'Inventive Incident, Deft Characterization and Vivid Language are all Here'
Irving Wienman, The Times Literary Supplement

Here is a treat for John Irving addicts and a perfect introduction to his work for the uninitiated. In his spirited opening piece, Irving explains how he became a writer:

'A fiction writer's memory is an especially imperfect provider of detail; we can always imagine a better detail than the one we can remember. The correct detail is rarely exactly what happened' the most truthful detail is what could have happened, or what should have...Being a writer is a strenuous marriage between careful observation and just as carefully imagining the truths you haven't had the opportunity to see. The rest is the necessary strict toiling with language...'

'With that in mind I think I have become a writer because my grandmother's good manners and - more specifically - because of a retarded garbage collector to who my grandmother was always polite and kind,'

There follow six scintillating stories written over the past twenty years, including The Pension Grillparzer previously only to be found inside The World According to Garp, and now given its first independent airing.
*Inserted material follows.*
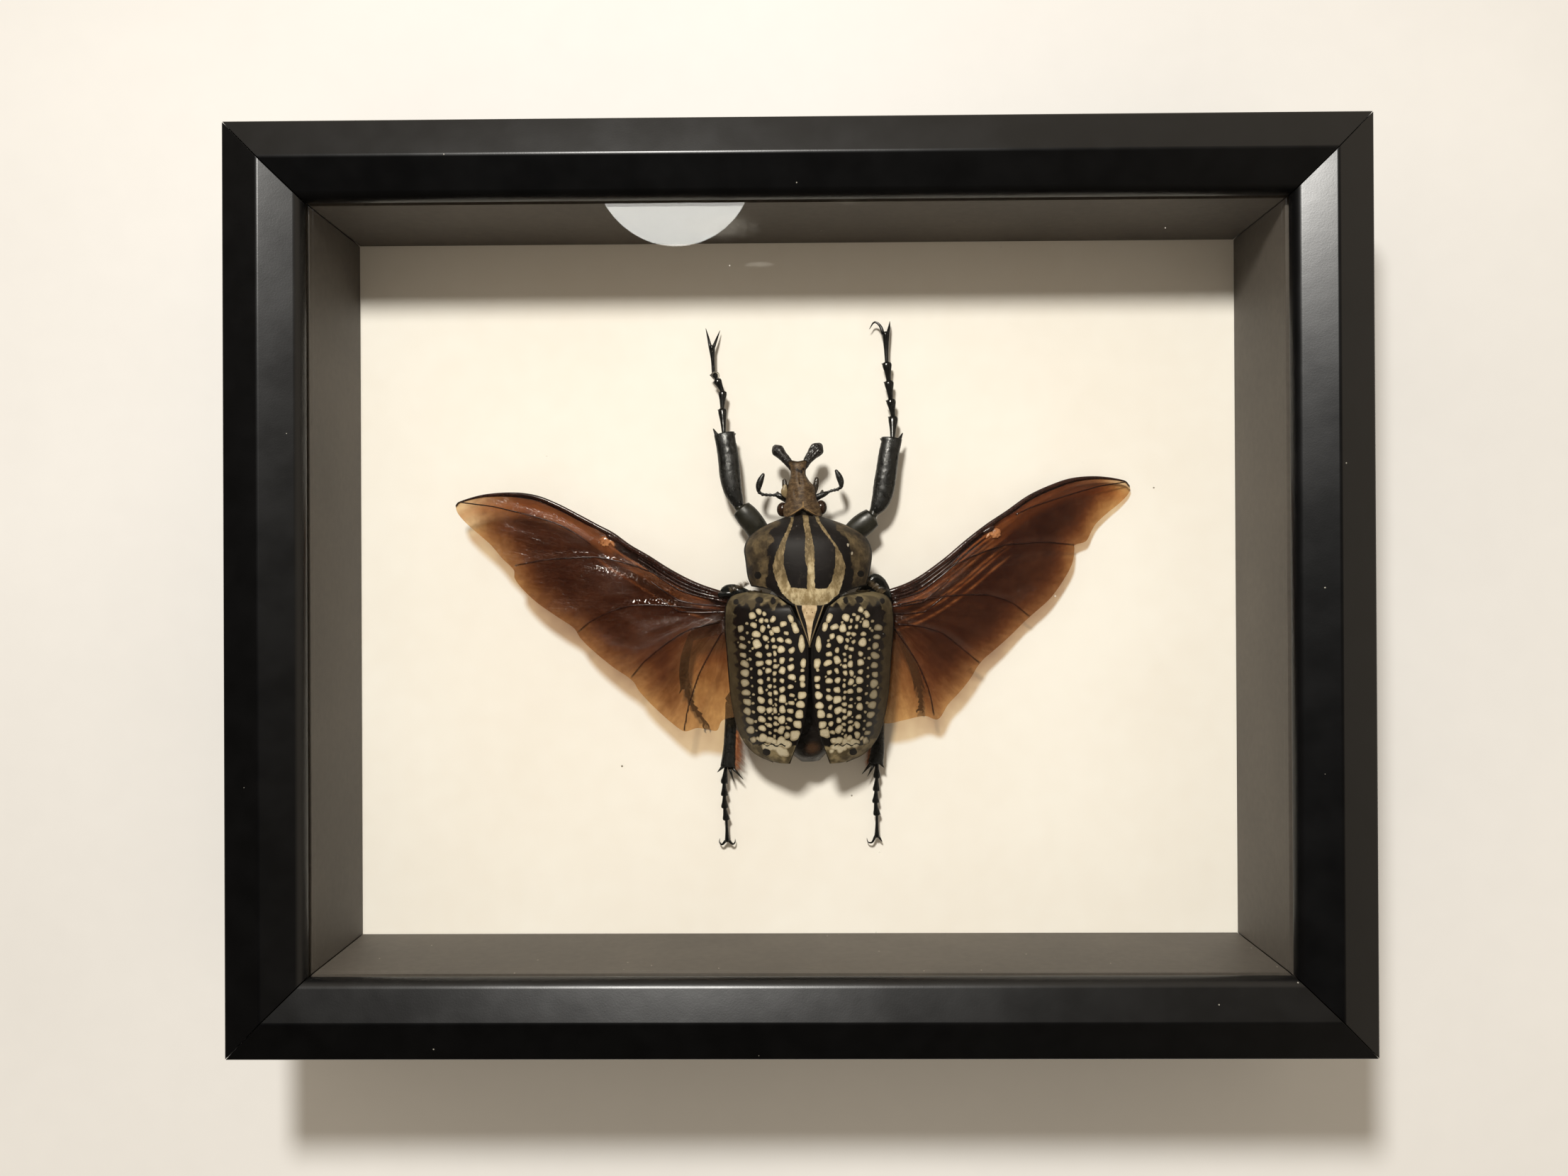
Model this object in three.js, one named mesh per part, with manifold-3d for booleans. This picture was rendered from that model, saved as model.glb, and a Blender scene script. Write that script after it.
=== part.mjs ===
// A goliath beetle with spread hind wings, mounted in a black glazed shadow box.
// The box lies on its back: the glass faces +Z, the beetle's head points to +Y,
// and the origin is the middle of the back. All sizes are in millimetres.

import * as THREE from 'three';
import { mergeVertices } from 'three/addons/utils/BufferGeometryUtils.js';
import Module from 'manifold-3d';

const wasm = await Module();
wasm.setup();

// Frame
const outerWidth = 279.4;
const outerHeight = 228.6;
const edgeTop = 48.4; // height of the outer edge
const ridgeTop = 50.8;
const ridgeInset = 9.6; // outer edge to the ridge
const railWidth = 19.05;
const railBody = 12.7; // width of the rail behind its lip
const lipTop = 47.7;
const lipBottom = 44.3;
const edgeRadius = 0.8;
const gap = 0.3; // clearance between pieces that touch

// Case
const glassThickness = 2;
const boardTop = 8.6; // face of the mount board, where the beetle lies
const mountThickness = 2.6;
const backTop = 5.7;
const backThickness = 2.7;
const spacerThickness = 6;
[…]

The collection ends with a homage to Charles Dickens, of which the Sunday Telegraph said,

'is so rousingly old-fashioned, so intelligent, so heart-felt, so politically incorrect and so correct in every way that matters, that it makes you want to dance naked through the streets brandishing a copy of Great Expectations'.

 

 

 
I bought a pile of eight John Irving books really, really cheap, mainly because A Prayer For Owen Meany was on the BBC Big Read list and I would need to get a copy at some point. However, when I saw the titles of the books I was a little startled to find I knew most of them...and how is it one man can write so many classic books! I'm really curious now to find out if I like his writing style, and if his famed books can touch me as they have so many others.